_Objective:_ Look below for the line containing "for node in"; from there through the line containing "NEAREST, FARTHEST = 0.05, 50.0", both lines included, please set down each line exactly and nothing else.

_Collected data:_
##########
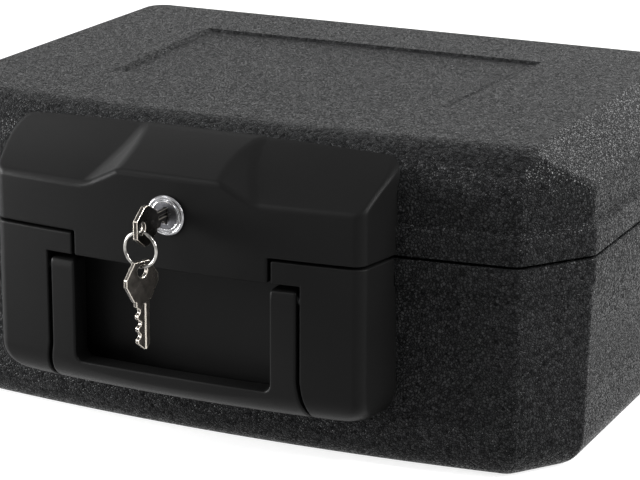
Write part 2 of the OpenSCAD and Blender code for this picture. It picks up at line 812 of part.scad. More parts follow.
// Outer shell of the lid with the hinges' upper knuckles
module lid_shell() {
    color([0.10, 0.10, 0.11]) {
        difference() {
            lid_form(0, body_h, true, lid_bottom);
            lid_form(shell_wall, body_h - shell_wall, false, lid_bottom - 1);
            translate([0, panel_back, body_h - panel_sink]) linear_extrude(5) round_rect(panel_w, panel_d, panel_round);
            for (p = lid_screws) wall_screw_bore(p[0], p[1]);
        }
        for (s = [-1, 1]) translate([s * hinge_x, 0, 0]) knuckle(knuckle_lid_w, 1, hinge_pin_r + running);
    }
}

// Cast fill of the lid
module lid_insulation() {
    color([0.72, 0.70, 0.66]) difference() {
        lid_form(shell_wall + fill_gap, body_h - shell_wall - fill_gap, false, lid_bottom + liner_wall + fill_gap);
        lid_tub(fill_gap);
        for (p = lid_screws) wall_screw_room(p[0], p[1]);
    }
}

// Inner tray of the lid with its flange and the groove for the ridge
module lid_liner() {
    color([0.13, 0.13, 0.14]) difference() {
        union() {
            intersection() {
                lid_tub(0);
                translate([-far / 2, -far / 2, lid_bottom]) cube([far, far, far]);
            }
            difference() {
                lid_form(shell_wall + fill_gap, body_h - shell_wall - fill_gap, false, lid_bottom);
                translate([-far / 2, -far / 2, lid_bottom + liner_wall]) cube([far, far, far]);
            }
        }
        translate([0, 0, lid_bottom - 1]) linear_extrude(ceiling_z - lid_bottom + 1) cavity_outline(0);
        translate([0, 0, lid_bottom - 1]) linear_extrude(groove_h + 1) ridge_outline(ridge_play);
    }
}

// Front fascia of the lid with its visor and the tongue between the columns
module lid_fascia() {
    color([0.07, 0.07, 0.08]) difference() {
        union() {
            difference() {
                lid_fascia_form(0);
                lid_fascia_form(fascia_wall);
                translate([-tongue_half - 1, face_y + 10, tongue_z - 1])
                    cube([2 * tongue_half + 2, far / 4, lid_bottom - tongue_z + 1]);
            }
            intersection() {
                lid_fascia_form(0);
                for (p = lid_screws) wall_screw_boss(p[0], p[1]);
            }
        }
        lid_form(-seam, body_h + seam, true, lid_bottom - 1);
        on_lock() cylinder(r = barrel_r + seated, h = 2 * barrel_l, center = true);
        for (p = lid_screws) wall_screw_bore(p[0], p[1]);
    }
}

// Screws that hold the lid's fascia
module lid_fascia_screws() {
    color([0.55, 0.56, 0.58]) for (p = lid_screws) wall_screw(p[0], p[1]);
}

// Lock's barrel with its front ring
module lock_housing() {
    bore = plug_r + running;
    dish = bezel_t - 0.6;
    color([0.75, 0.76, 0.78]) on_lock() rotate_extrude()
        polygon([[bore, -dish], [bore + 0.3, -bezel_t], [bore + 0.8, -bezel_t], [bore + 1.2, -dish],
                 [bezel_r - 1.5, -dish], [bezel_r - 1.1, -bezel_t], [bezel_r - 0.6, -bezel_t],
                 [bezel_r, -dish], [bezel_r, -touch], [barrel_r, -touch], [barrel_r, barrel_l],
                 [bore, barrel_l]]);
}

// Nut that clamps the lock in the fascia
module lock_nut() {
    color([0.70, 0.71, 0.72]) on_lock() translate([0, 0, fascia_wall + 0.14]) difference() {
        cylinder(r = nut_w / 2 / cos(30), h = nut_t, $fn = 6);
        translate([0, 0, -1]) cylinder(r = barrel_r + seated, h = nut_t + 2);
    }
}

// Turning plug with its keyway, the slots for its wafers and its flatted stud
module lock_plug() {
    color([0.75, 0.76, 0.78]) on_lock() difference() {
        union() {
            translate([0, 0, -plug_front]) cylinder(r = plug_r, h = barrel_l + plug_front);
            translate([0, 0, barrel_l - 1]) linear_extrude(cam_y - barrel_l + cam_t + 0.9) intersection() {
                circle(stud_r);
                square([stud_flat, 20], center = true);
            }
        }
        translate([-(key_t + 0.5) / 2, -(blade_w + 0.5) / 2, -5])
            cube([key_t + 0.5, blade_w + 0.5, keyway_end + 5]);
        for (i = [0:4]) translate([-(wafer_w + 0.1) / 2, -(wafer_h + 0.1) / 2, 1 + i * wafer_step])
            cube([wafer_w + 0.1, wafer_h + 0.1, 1.2]);
        translate([0, 0, keyway_end + 0.5]) cylinder(r = 1.5 + seated, h = 10);
    }
}

// Wafers of the lock
module lock_wafers() {
    color([0.78, 0.62, 0.32]) on_lock() for (i = [0:4]) translate([0, 0, 1.1 + i * wafer_step])
        linear_extrude(1) difference() {
            square([wafer_w, wafer_h], center = true);
            square([key_t + 0.6, blade_w + 0.6], center = true);
        }
}

// Hooked cam behind the lock, shown turned aside
module lock_cam() {
    color([0.62, 0.63, 0.65]) on_lock() translate([0, 0, cam_y]) {
        linear_extrude(cam_t) difference() {
            union() {
                circle(9);
                intersection() {
                    circle(cam_r, $fn = 128);
                    polygon([[0, 0], [60 * cos(25), 60 * sin(25)], [60 * cos(25), -60 * sin(20)]]);
                }
            }
            intersection() {
                difference() {
                    circle(hook_r + slot_half, $fn = 128);
                    circle(hook_r - slot_half, $fn = 128);
                }
                polygon([[0, 0], [60, 60], [60 * cos(7.5), -60 * sin(7.5)]]);
            }
            intersection() {
                circle(stud_r + 0.05);
                square([stud_flat + 0.1, 20], center = true);
            }
        }
    }
}

// Screw that holds the cam on the plug
module cam_screw() {
    color([0.55, 0.56, 0.58]) on_lock() {
        translate([0, 0, cam_y + cam_t + touch]) cylinder(r = 5, h = 1.6);
        translate([0, 0, keyway_end + 0.6]) cylinder(r = 1.5, h = cam_y + cam_t - keyway_end);
    }
}

// Key in the lock
module key() {
    color([0.80, 0.80, 0.78]) translate([0, face_y - key_out, lock_z]) rotate([90, 0, 90]) key_body();
}

// Split ring through the bows of both keys
module key_ring() {
    color([0.80, 0.80, 0.82]) translate([0, ring_y, ring_z]) rotate([90, 0, 0])
        rotate_extrude($fn = 96) translate([ring_r, 0]) circle(ring_wire / 2, $fn = 32);
}

// Second key, hanging from the ring
module spare_key() {
    color([0.80, 0.80, 0.78]) translate([0, ring_y, spare_hole_z - bow_l + bow_hole_in])
        rotate([0, 0, -spare_turn]) rotate([0, 90, 0]) key_body();
}

base_shell();
base_insulation();
base_liner();
base_fascia();
base_fascia_screws();
strike_plate();
strike_screws();
hinge_pins();
handle_pins();
carry_handle();
lid_shell();
lid_insulation();
lid_liner();
lid_fascia();
lid_fascia_screws();
lock_housing();
lock_nut();
lock_plug();
lock_wafers();
lock_cam();
cam_screw();
key();
key_ring();
spare_key();
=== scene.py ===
import json
import math
import bpy
import numpy as np
from mathutils import Matrix, Vector


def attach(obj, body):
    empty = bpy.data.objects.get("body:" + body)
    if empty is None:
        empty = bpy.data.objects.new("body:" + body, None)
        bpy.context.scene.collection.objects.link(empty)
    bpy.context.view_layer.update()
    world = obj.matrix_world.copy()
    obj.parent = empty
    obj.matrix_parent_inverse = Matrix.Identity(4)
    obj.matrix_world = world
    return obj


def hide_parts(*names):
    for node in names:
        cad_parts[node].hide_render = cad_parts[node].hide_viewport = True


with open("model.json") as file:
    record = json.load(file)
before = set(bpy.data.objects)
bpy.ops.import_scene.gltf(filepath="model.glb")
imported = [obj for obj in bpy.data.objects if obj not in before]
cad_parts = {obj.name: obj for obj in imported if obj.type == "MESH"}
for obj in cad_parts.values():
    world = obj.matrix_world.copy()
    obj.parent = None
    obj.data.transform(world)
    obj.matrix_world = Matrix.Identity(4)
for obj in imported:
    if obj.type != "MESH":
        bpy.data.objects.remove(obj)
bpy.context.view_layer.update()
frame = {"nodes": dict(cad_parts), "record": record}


scene = bpy.context.scene
scene.view_settings.view_transform = "Standard"

# camera, fitted to the corners of the chest in the photograph
SENSOR, LENS = 36.0, 142.47
CAMERA_AT = (0.5364, -1.1343, 0.4348)
AZIMUTH, ELEVATION, ROLL = (math.radians(v) for v in (25.296, 16.465, 0.242))
NEAREST, FARTHEST = 0.05, 50.0


def add_camera():
    data = bpy.data.cameras.new("camera")
    data.sensor_width = SENSOR
    data.sensor_fit = "HORIZONTAL"
    data.lens = LENS
    data.clip_start = NEAREST
    data.clip_end = FARTHEST
    camera = bpy.data.objects.new("camera", data)
    scene.collection.objects.link(camera)
    level = math.cos(ELEVATION)
    back = Vector((math.sin(AZIMUTH) * level, -math.cos(AZIMUTH) * level, math.sin(ELEVATION)))
    right = Vector((math.cos(AZIMUTH), math.sin(AZIMUTH), 0))
    up = back.cross(right)
    rolled_right = right * math.cos(ROLL) + up * math.sin(ROLL)
    rolled_up = up * math.cos(ROLL) - right * math.sin(ROLL)
    place = Matrix((rolled_right, rolled_up, back)).transposed().to_4x4()
    place.translation = Vector(CAMERA_AT)
    camera.matrix_world = place
    scene.camera = camera


add_camera()


# node helpers
def new_mat(name):
    mat = bpy.data.materials.new(name)
    mat.use_nodes = True
    nt = mat.node_tree
    nt.nodes.clear()
    out = nt.nodes.new("ShaderNodeOutputMaterial")
    bsdf = nt.nodes.new("ShaderNodeBsdfPrincipled")
    nt.links.new(bsdf.outputs["BSDF"], out.inputs["Surface"])
    return mat, nt, bsdf


def feed(nt, value, socket):
    """Links value to the socket, or sets the socket where value is plain."""
    if isinstance(value, bpy.types.NodeSocket):
        nt.links.new(value, socket)
    else:
        socket.default_value = value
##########
_Final result:_
    for node in names:
        cad_parts[node].hide_render = cad_parts[node].hide_viewport = True


with open("model.json") as file:
    record = json.load(file)
before = set(bpy.data.objects)
bpy.ops.import_scene.gltf(filepath="model.glb")
imported = [obj for obj in bpy.data.objects if obj not in before]
cad_parts = {obj.name: obj for obj in imported if obj.type == "MESH"}
for obj in cad_parts.values():
    world = obj.matrix_world.copy()
    obj.parent = None
    obj.data.transform(world)
    obj.matrix_world = Matrix.Identity(4)
for obj in imported:
    if obj.type != "MESH":
        bpy.data.objects.remove(obj)
bpy.context.view_layer.update()
frame = {"nodes": dict(cad_parts), "record": record}


scene = bpy.context.scene
scene.view_settings.view_transform = "Standard"

# camera, fitted to the corners of the chest in the photograph
SENSOR, LENS = 36.0, 142.47
CAMERA_AT = (0.5364, -1.1343, 0.4348)
AZIMUTH, ELEVATION, ROLL = (math.radians(v) for v in (25.296, 16.465, 0.242))
NEAREST, FARTHEST = 0.05, 50.0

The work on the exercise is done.